家に帰って、中体連を控えた野球部を退部。体育の授業は見学。学校の送り迎えは親の車という日々を送る中、医師の言葉に反抗しだす。「ジムアボットも最初は周りから無理だと言われていたらしい。それでも諦めなかったからプロ野球選手になることが出来た。自分も医者に言われたから駄目だと決める必要はない。自分のことは自分で決めることが出来る。医者を見返す。」それから、甲子園を狙える高校を選んで受験勉強を始め、合間にボールを握ったり腹筋をしたり、出来るトレーニングをした。辛くなかった。むしろ高校で輝く自分を想像して、「今にみてろ」という気持ちだった。高校はトップの成績で合格した。

15の夏 

高校野球。甲子園。プロ野球選手。入院から帰ってきたら離婚した母親を助けられる。希望しか持っていなかった僕は、野球部入部後、夏には希望の半分が消えかかっていた。
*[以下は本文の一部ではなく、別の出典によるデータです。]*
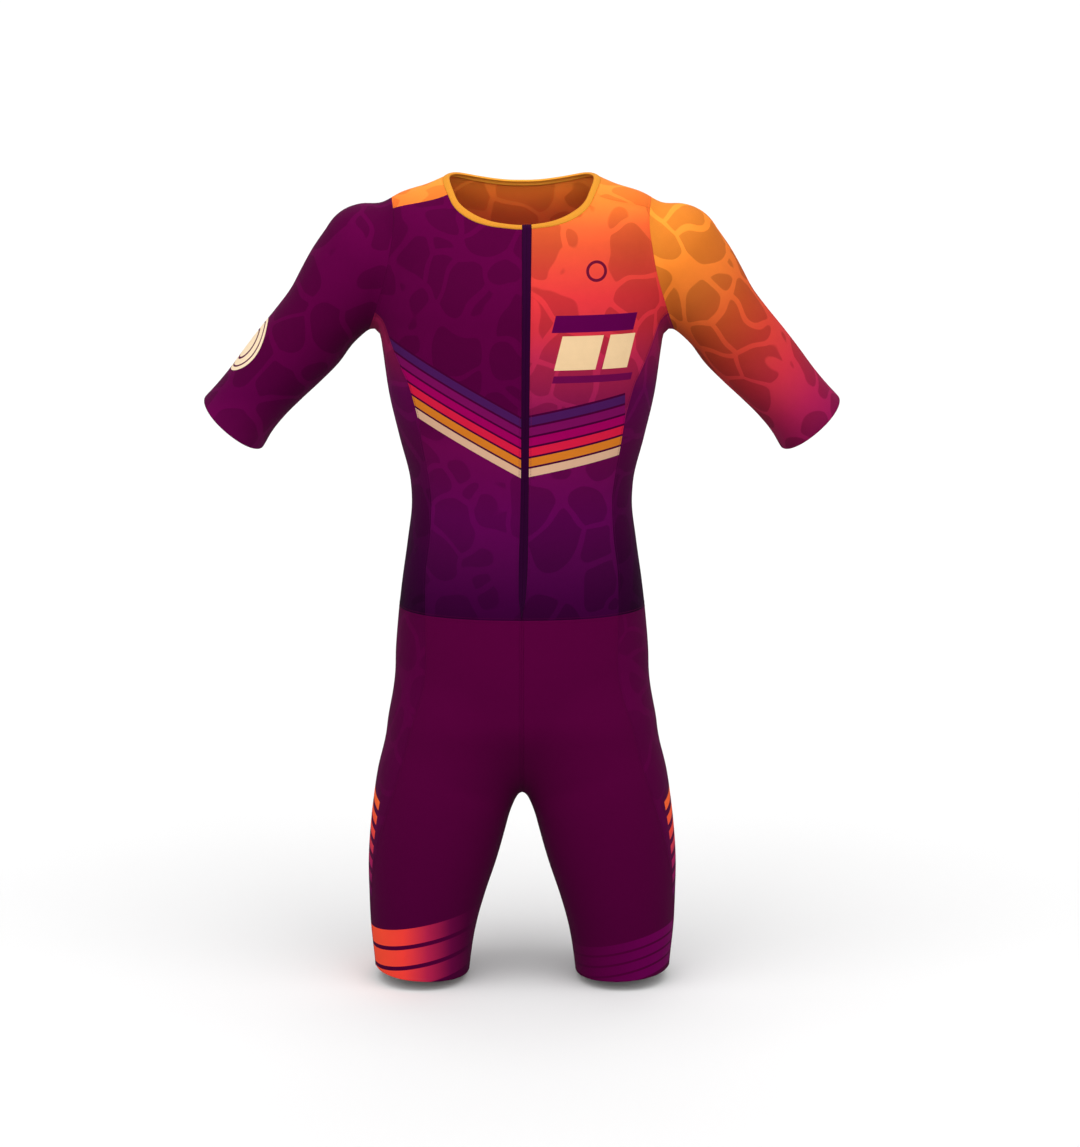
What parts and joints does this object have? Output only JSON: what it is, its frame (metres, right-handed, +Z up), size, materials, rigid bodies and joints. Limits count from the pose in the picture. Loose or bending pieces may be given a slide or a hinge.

中学校時代バリバリに練習してきたライバルでもある同級生。1年間ほとんど運動をしていなかった自分。朝練、夕方の練習を苦もなくこなて、最終のバスが来る前まで自主練する先輩。練習についていくので精一杯だった。最初はキャッチボールもまともに出来ない。誰か片目をつぶってキャッチボールをしてみて欲しい。距離感がつかめない。夏休みに入ると、練習は一日中になる。休みは台風の時以外はない。もともと元日だけが休みの部だ。春に20名いた同級生は11名になっていた(秋には9名になる)。それでも辞めなかったのは、14歳があったからだ。余白じゃない。000があったからだ。炭酸飲料禁止、お菓子禁止、スポーツドリンクか果汁100%以外禁止。そんな僕に、38歳の私はあげたいと思う。一番大きいサイズのガラスコップに冷たい氷の入った生茶。

11名で挑んだ1年生大会は県準優勝だった。